━━━ INFORMATION SHOWN ━━━

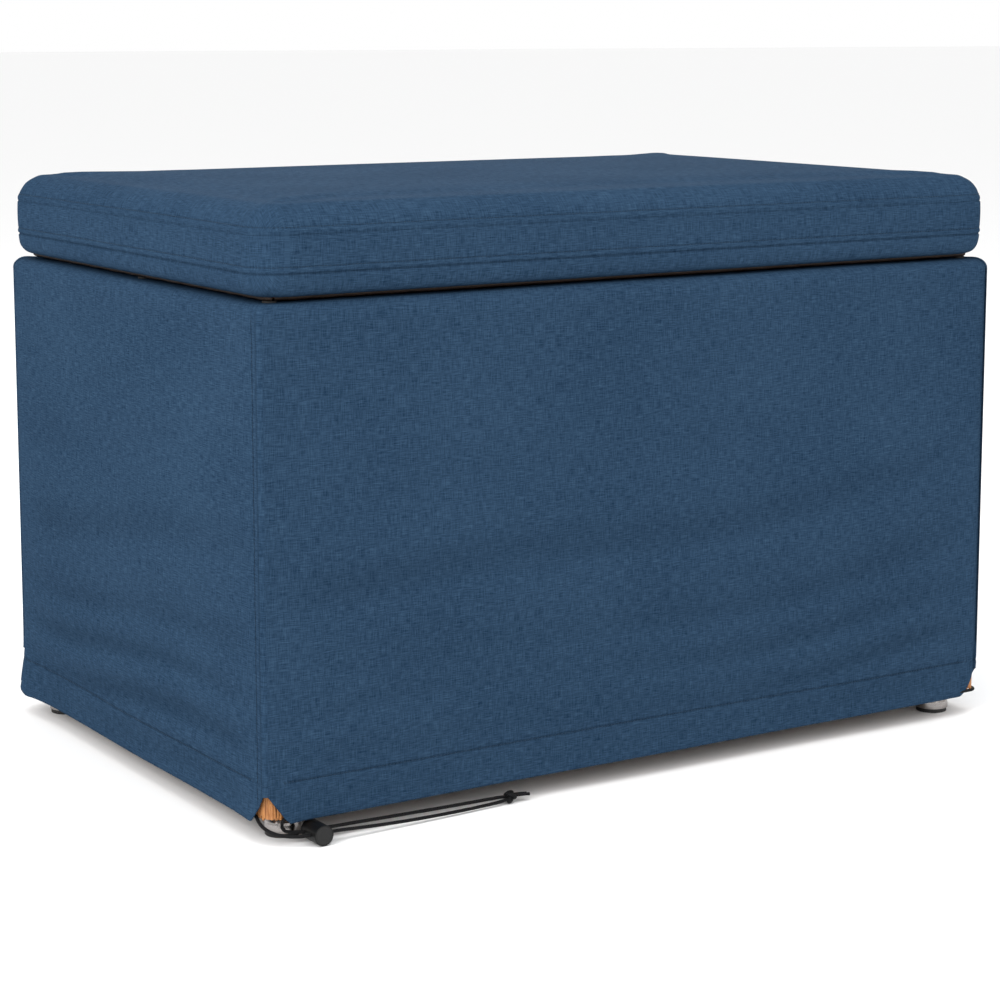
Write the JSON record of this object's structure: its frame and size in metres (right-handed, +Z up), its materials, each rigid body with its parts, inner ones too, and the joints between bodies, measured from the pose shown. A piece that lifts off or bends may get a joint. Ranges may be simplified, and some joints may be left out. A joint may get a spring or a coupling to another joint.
{
  "type": "storage bench",
  "caption": "Box seat with a lift-up padded lid on gas struts, a woven body under a fitted cloth slipcover with a drawcord hem, and low metal feet.",
  "frame": {"origin": "centre of the footprint, on the floor", "axes": "+X along the width to the right, +Y from the front to the hinged back, +Z up"},
  "size_m": [0.8, 0.5482, 0.535],
  "materials": {
    "frame_paint": "satin brown powder coat",
    "board": "plain board",
    "rattan": "woven synthetic cane",
    "lining": "plain woven lining",
    "cover_cloth": "slubbed woven polyester",
    "cushion_cloth": "slubbed woven polyester",
    "cord": "braided polyester cord",
    "lock_plastic": "moulded nylon",
    "plunger_plastic": "moulded nylon",
    "spring_steel": "spring steel",
    "pad_rubber": "moulded rubber",
    "foot_chrome": "polished",
    "zinc": "zinc plated",
    "hinge_steel": "zinc plated",
    "strut_paint": "black paint",
    "rod_chrome": "ground and plated",
    "hook_loop": "hook and loop tape",
    "foam": "open cell foam",
    "zip_nylon": "nylon coil zip",
    "zip_slider_metal": "painted zinc"
  },
  "bodies": {
    "box": {"bottom_frame": "frame_paint", "cross_rails": "frame_paint", "corner_posts": "frame_paint", "wall_uprights": "frame_paint", "top_frame": "frame_paint", "corner_gussets": "frame_paint", "floor_board": "board", "front_weave": "rattan", "back_weave": "rattan", "left_weave": "rattan", "right_weave": "rattan", "corner_wraps": "rattan", "rim_weave": "rattan", "lining": "lining", "front_cover": "cover_cloth", "back_cover": "cover_cloth", "left_cover": "cover_cloth", "right_cover": "cover_cloth", "drawcord": "cord", "left_cord_end": "cord", "front_cord_end": "cord", "cord_knot": "cord", "cord_lock_barrel": "lock_plastic", "cord_lock_spring": "spring_steel", "foot_pads": "pad_rubber", "foot_cups": "foot_chrome", "foot_stems": "zinc", "foot_nuts": "zinc", "lid_bumpers": "pad_rubber", "hinge_base_leaves": "hinge_steel", "hinge_pins": "hinge_steel", "hinge_base_screws": "zinc", "strut_base_brackets": "strut_paint", "strut_bracket_screws": "zinc"},
    "lid": {"lid_frame": "frame_paint", "lid_rails": "frame_paint", "lid_weave": "rattan", "hook_strips": "hook_loop", "loop_strips": "hook_loop", "cushion_foam": "foam", "cushion_bottom": "cushion_cloth", "cushion_side_band": "cushion_cloth", "cushion_top": "cushion_cloth", "zip_tape": "zip_nylon", "zip_coil": "zip_nylon", "hinge_lid_leaves": "hinge_steel", "hinge_lid_screws": "zinc", "strut_lid_brackets": "strut_paint"},
    "zip_slider": {"zip_slider": "zip_slider_metal"},
    "cord_lock_plunger": {"cord_lock_plunger": "plunger_plastic"},
    "left_strut_cylinder": {"left_strut_tube": "strut_paint"},
    "left_strut_piston": {"left_strut_rod": "rod_chrome"},
    "right_strut_cylinder": {"right_strut_tube": "strut_paint"},
    "right_strut_piston": {"right_strut_rod": "rod_chrome"}
  },
  "joints": [
    {"name": "lid_hinge", "type": "hinge", "parent": "box", "child": "lid", "pos_m": [0, 0.261, 0.4572], "axis": [-1, 0, 0], "range_deg": [0, 80]},
    {"name": "left_strut_swing", "type": "hinge", "parent": "box", "child": "left_strut_cylinder", "pos_m": [-0.354, 0.12, 0.2172], "axis": [1, 0, 0], "range_deg": [-0.7337, 0]},
    {"name": "left_strut_slide", "type": "slide", "parent": "left_strut_cylinder", "child": "left_strut_piston", "axis": [0, 0.3667, 0.9303], "range_m": [0, 0.06931]},
    {"name": "right_strut_swing", "type": "hinge", "parent": "box", "child": "right_strut_cylinder", "pos_m": [0.354, 0.12, 0.2172], "axis": [1, 0, 0], "range_deg": [-0.7337, 0]},
    {"name": "right_strut_slide", "type": "slide", "parent": "right_strut_cylinder", "child": "right_strut_piston", "axis": [0, 0.3667, 0.9303], "range_m": [0, 0.06931]},
    {"name": "zip_slide", "type": "slide", "parent": "lid", "child": "zip_slider", "axis": [-1, 0, 0], "range_m": [0, 0.6]},
    {"name": "lock_press", "type": "slide", "parent": "box", "child": "cord_lock_plunger", "axis": [0, 1, 0], "range_m": [0, 0.0028], "stiffness_N_per_m": 700, "springref_m": -0.002}
  ],
  "couplings": [
    {"joint": "left_strut_swing", "follows": "lid_hinge", "ratio": -0.0089214},
    {"joint": "left_strut_slide", "follows": "lid_hinge", "m_per_rad": 0.04957},
    {"joint": "right_strut_swing", "follows": "lid_hinge", "ratio": -0.0089214},
    {"joint": "right_strut_slide", "follows": "lid_hinge", "m_per_rad": 0.04957}
  ]
}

━━━

Give back the data above exactly as it appears.

● FINAL ANSWER
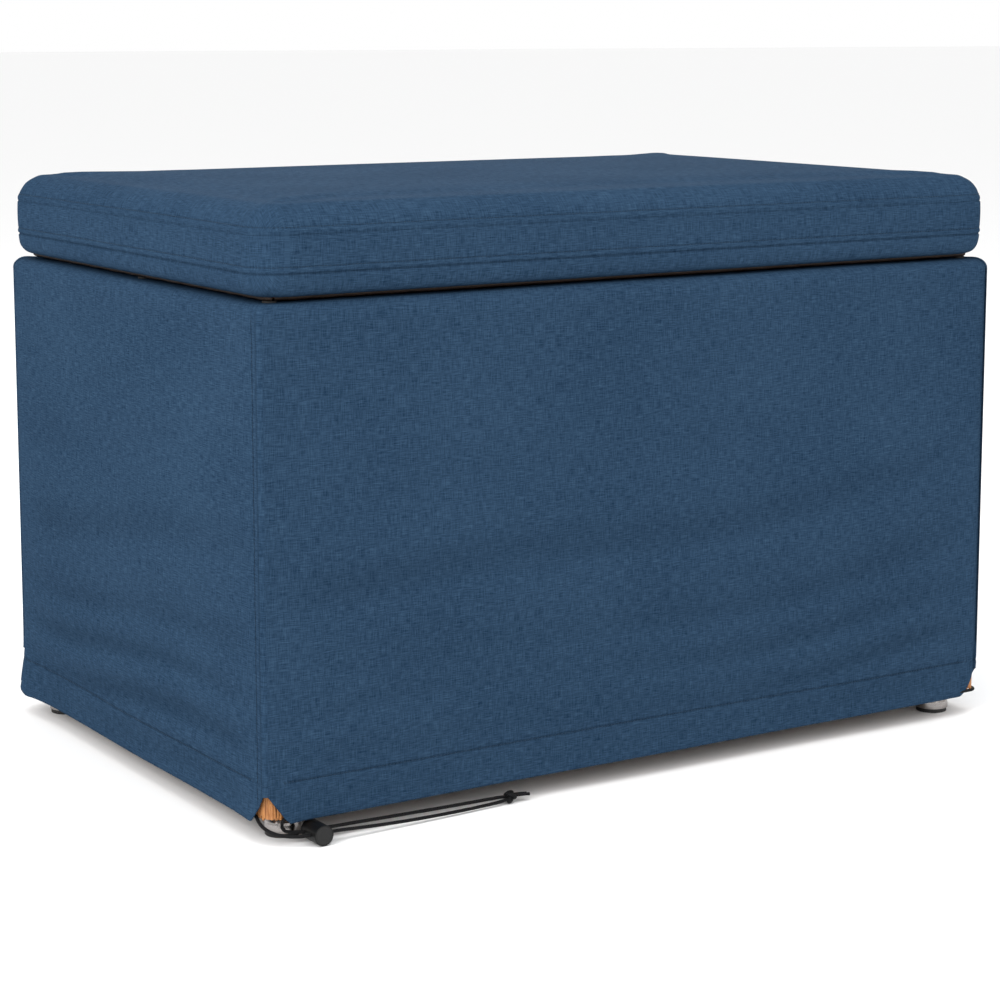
Write the JSON record of this object's structure: its frame and size in metres (right-handed, +Z up), its materials, each rigid body with its parts, inner ones too, and the joints between bodies, measured from the pose shown. A piece that lifts off or bends may get a joint. Ranges may be simplified, and some joints may be left out. A joint may get a spring or a coupling to another joint.
{
  "type": "storage bench",
  "caption": "Box seat with a lift-up padded lid on gas struts, a woven body under a fitted cloth slipcover with a drawcord hem, and low metal feet.",
  "frame": {"origin": "centre of the footprint, on the floor", "axes": "+X along the width to the right, +Y from the front to the hinged back, +Z up"},
  "size_m": [0.8, 0.5482, 0.535],
  "materials": {
    "frame_paint": "satin brown powder coat",
    "board": "plain board",
    "rattan": "woven synthetic cane",
    "lining": "plain woven lining",
    "cover_cloth": "slubbed woven polyester",
    "cushion_cloth": "slubbed woven polyester",
    "cord": "braided polyester cord",
    "lock_plastic": "moulded nylon",
    "plunger_plastic": "moulded nylon",
    "spring_steel": "spring steel",
    "pad_rubber": "moulded rubber",
    "foot_chrome": "polished",
    "zinc": "zinc plated",
    "hinge_steel": "zinc plated",
    "strut_paint": "black paint",
    "rod_chrome": "ground and plated",
    "hook_loop": "hook and loop tape",
    "foam": "open cell foam",
    "zip_nylon": "nylon coil zip",
    "zip_slider_metal": "painted zinc"
  },
  "bodies": {
    "box": {"bottom_frame": "frame_paint", "cross_rails": "frame_paint", "corner_posts": "frame_paint", "wall_uprights": "frame_paint", "top_frame": "frame_paint", "corner_gussets": "frame_paint", "floor_board": "board", "front_weave": "rattan", "back_weave": "rattan", "left_weave": "rattan", "right_weave": "rattan", "corner_wraps": "rattan", "rim_weave": "rattan", "lining": "lining", "front_cover": "cover_cloth", "back_cover": "cover_cloth", "left_cover": "cover_cloth", "right_cover": "cover_cloth", "drawcord": "cord", "left_cord_end": "cord", "front_cord_end": "cord", "cord_knot": "cord", "cord_lock_barrel": "lock_plastic", "cord_lock_spring": "spring_steel", "foot_pads": "pad_rubber", "foot_cups": "foot_chrome", "foot_stems": "zinc", "foot_nuts": "zinc", "lid_bumpers": "pad_rubber", "hinge_base_leaves": "hinge_steel", "hinge_pins": "hinge_steel", "hinge_base_screws": "zinc", "strut_base_brackets": "strut_paint", "strut_bracket_screws": "zinc"},
    "lid": {"lid_frame": "frame_paint", "lid_rails": "frame_paint", "lid_weave": "rattan", "hook_strips": "hook_loop", "loop_strips": "hook_loop", "cushion_foam": "foam", "cushion_bottom": "cushion_cloth", "cushion_side_band": "cushion_cloth", "cushion_top": "cushion_cloth", "zip_tape": "zip_nylon", "zip_coil": "zip_nylon", "hinge_lid_leaves": "hinge_steel", "hinge_lid_screws": "zinc", "strut_lid_brackets": "strut_paint"},
    "zip_slider": {"zip_slider": "zip_slider_metal"},
    "cord_lock_plunger": {"cord_lock_plunger": "plunger_plastic"},
    "left_strut_cylinder": {"left_strut_tube": "strut_paint"},
    "left_strut_piston": {"left_strut_rod": "rod_chrome"},
    "right_strut_cylinder": {"right_strut_tube": "strut_paint"},
    "right_strut_piston": {"right_strut_rod": "rod_chrome"}
  },
  "joints": [
    {"name": "lid_hinge", "type": "hinge", "parent": "box", "child": "lid", "pos_m": [0, 0.261, 0.4572], "axis": [-1, 0, 0], "range_deg": [0, 80]},
    {"name": "left_strut_swing", "type": "hinge", "parent": "box", "child": "left_strut_cylinder", "pos_m": [-0.354, 0.12, 0.2172], "axis": [1, 0, 0], "range_deg": [-0.7337, 0]},
    {"name": "left_strut_slide", "type": "slide", "parent": "left_strut_cylinder", "child": "left_strut_piston", "axis": [0, 0.3667, 0.9303], "range_m": [0, 0.06931]},
    {"name": "right_strut_swing", "type": "hinge", "parent": "box", "child": "right_strut_cylinder", "pos_m": [0.354, 0.12, 0.2172], "axis": [1, 0, 0], "range_deg": [-0.7337, 0]},
    {"name": "right_strut_slide", "type": "slide", "parent": "right_strut_cylinder", "child": "right_strut_piston", "axis": [0, 0.3667, 0.9303], "range_m": [0, 0.06931]},
    {"name": "zip_slide", "type": "slide", "parent": "lid", "child": "zip_slider", "axis": [-1, 0, 0], "range_m": [0, 0.6]},
    {"name": "lock_press", "type": "slide", "parent": "box", "child": "cord_lock_plunger", "axis": [0, 1, 0], "range_m": [0, 0.0028], "stiffness_N_per_m": 700, "springref_m": -0.002}
  ],
  "couplings": [
    {"joint": "left_strut_swing", "follows": "lid_hinge", "ratio": -0.0089214},
    {"joint": "left_strut_slide", "follows": "lid_hinge", "m_per_rad": 0.04957},
    {"joint": "right_strut_swing", "follows": "lid_hinge", "ratio": -0.0089214},
    {"joint": "right_strut_slide", "follows": "lid_hinge", "m_per_rad": 0.04957}
  ]
}